%%

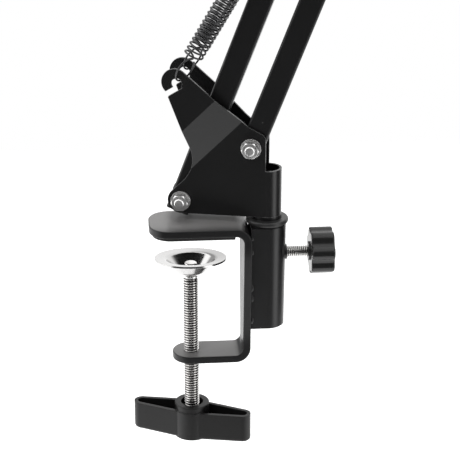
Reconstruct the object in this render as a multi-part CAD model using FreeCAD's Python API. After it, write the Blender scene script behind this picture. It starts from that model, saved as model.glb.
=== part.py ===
import FreeCAD, Part
import math
import os

V = FreeCAD.Vector

# Microphone boom arm: desk clamp, folded bracket, two spring-balanced parallelograms and a head.
# Frame: origin at the centre of the jaw pad's underside, on the clamp screw's axis.
# +Z is up, +X runs from the clamp screw to the post, +Y points to the back. Millimetres.

# Square tubes of the arm
bar_width = 12.0
bar_wall = 1.0
bar_corner = 1.3
lower_length = 340.0
upper_length = 340.0
bar_overhang = 7.0
lower_lean = 20.9
upper_rise = 25.0

# Sheet metal and fits
sheet = 1.2
bar_side_gap = 0.2
running_gap = 0.05
seat_gap = 0.3
hook_gap = 0.5

# Pivot bolts, size M5
bolt_r = 2.5
bolt_flats = 8.0
bolt_head_height = 3.5
nut_height = 4.0
bolt_tail = 1.0
washer_r = 5.15
washer_height = 1.0
sleeve_r = 4.0

# Clamp strip
strip = 4.0
jaw_width = 31.0
foot_width = 20.0
jaw_opening = 68.0
jaw_tail = 21.5
throat = 26.8
strip_bend = 4.0
jaw_corner = 11.0
strip_edge = 0.6
taper_margin = 5.5
taper_blend = 60.0
pad_height = 1.5
pad_margin = 1.0

# Post socket on the back of the strip
socket_half_top = 9.9
socket_half_bottom = 9.3
socket_top = 3.3
socket_bottom = -53.0
socket_floor = 3.0
post_offset = 9.0
post_r = 7.4
post_tip = -48.0
liner_wall = 0.85
liner_neck_r = 9.4
liner_groove = 1.0
liner_flange_r = 11.0
liner_flange = 2.5

# Clamp screw, its pad and its wing handle
screw_r = 3.97
screw_pitch = 1.411
screw_depth = 0.8
hub_z = -23.64
dish_r = 18.7
dish_cup_r = 13.0
dish_hub_r = 7.0
dish_depth = 7.9
dish_lip = 0.5
dish_round = 5.0
dish_wall = 1.0
dish_hole_r = 2.1
dish_tilt = 7.0
rivet_r = 3.4
rivet_height = 5.0
rivet_round = 0.9
rivet_shank_r = 1.8
pad_washer_r = 3.9
pad_washer_height = 0.8
thread_start = 0.4
boss_r = 9.3
boss_top = -98.9
boss_height = 19.0
boss_well_r = 6.0
boss_well_depth = 7.0
boss_step = 0.5
wing_span = 65.3
wing_height = 15.6
wing_root = 17.2
wing_tip = 8.8
wing_wall = 1.9
wing_floor = 2.5
wing_corner = 1.6
handle_turn = -20.0

# Lock screw, size M6, across the socket
lock_z = -13.2
lock_r = 3.0
lock_pitch = 1.0
lock_depth = 0.5
lock_nose = 1.0
lock_nose_gap = 0.1
lock_spigot_r = 1.5
lock_spigot = 3.0
insert_r = 4.0
insert_proud = 0.5
knob_r = 12.5
knob_groove_r = 10.7
knob_lobes = 7
knob_inner = 62.3
knob_height = 12.2
knob_hub_r = 5.0
knob_hub = 1.0
knob_edge = 1.0
knob_blind = 3.5

# Base bracket, in the arm's plane: x from the post axis, z from the frame's origin
arm_turn = -13.5
pivot_low = (-43.8, 15.7)
pivot_high = (-7.4, 45.8)
bracket_bottom = 8.8
bend_top = 33.6
spigot_top = 30.0
waist = (-34.5, 34.4)
waist_r = 17.5
waist_slope = 44.0
slot_corner = (-49.0, 71.9)
hook_centre = (-45.5, 79.8)
hook_r = 6.8
slot_width = 2.8
slot_angle = 32.0
slot_drop = 2.0
slot_end = 1.2
eye_centre = (-44.5, 79.1)
eye_r = 2.7
shoulder = (-9.6, 57.3)
shoulder_r = 8.0
brow = (0.0, 52.3)
brow_r = 3.5
crest_angle = -41.0
fold_angle = 45.0
fold_start = 50.6
fold_end = 68.1
fold_out = 4.0

# Springs
coil_r = 4.65
wire_r = 0.5
coil_turns = 44
coil_lead = 1.8
ring_reach = 6.6
ring_tilt = 40.0
ring_open = 40.0
spring_pin_at = 200.0
spring_pin_r = 2.0
spring_pin_body_r = 2.5
spring_pin_head_r = 3.4
spring_pin_head = 1.6
spring_groove = 2.4
spring_out = 12.0

# Elbow plates: upper pivots and horn, measured from the top of the lower left tube
elbow_low_pivot = (7.5, 38.7)
elbow_high_pivot = (22.5, 70.7)
elbow_rim = 7.5
elbow_horn_along = 20.0
elbow_horn_up = 12.0
elbow_horn_r = 6.0
elbow_horn_eye_r = 2.9
elbow_fold_length = 7.0
elbow_fold_from = 8.5
tie_r = 4.0

# Head bracket, swivel and tilting knuckle, measured from the end of the lower of the upper tubes
head_rim = 7.5
head_bend_x = -26.0
head_bottom = -9.0
head_top = 30.0
head_bush_r = 6.15
head_bush_drop = 2.0
head_bush_rise = 2.5
swivel_r = 4.0
swivel_collar_r = 8.5
swivel_collar = 3.0
swivel_nut_height = 5.5
swivel_nut_flats = 13.0
swivel_tail = 1.5
yoke_gap = 12.4
yoke_ear = 4.0
yoke_width = 16.0
yoke_crown = 5.0
yoke_pivot_drop = 16.0
knuckle_side_gap = 0.2
knuckle_r = 7.0
tilt_bolt_r = 3.0
neck_r = 5.5
neck_length = 13.0
stud_flange_r = 11.0
stud_flange = 3.0
stud_flange_edge = 0.6
stud_r = 7.94
stud_length = 14.0
stud_bevel = 1.0
tilt_knob_r = 10.0
tilt_knob_groove_r = 8.6
tilt_knob_height = 9.0
tilt_washer_r = 6.0
tilt_washer_height = 1.2
tilt_head_height = 2.6
tilt_head_r = 6.0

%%

▸ **WHAT YOU ARE ASKED TO DO**
Search the lines for the word "FreeCAD" and report how many contain it, by number only.

▸ **OUTPUT OF THE TASK**
3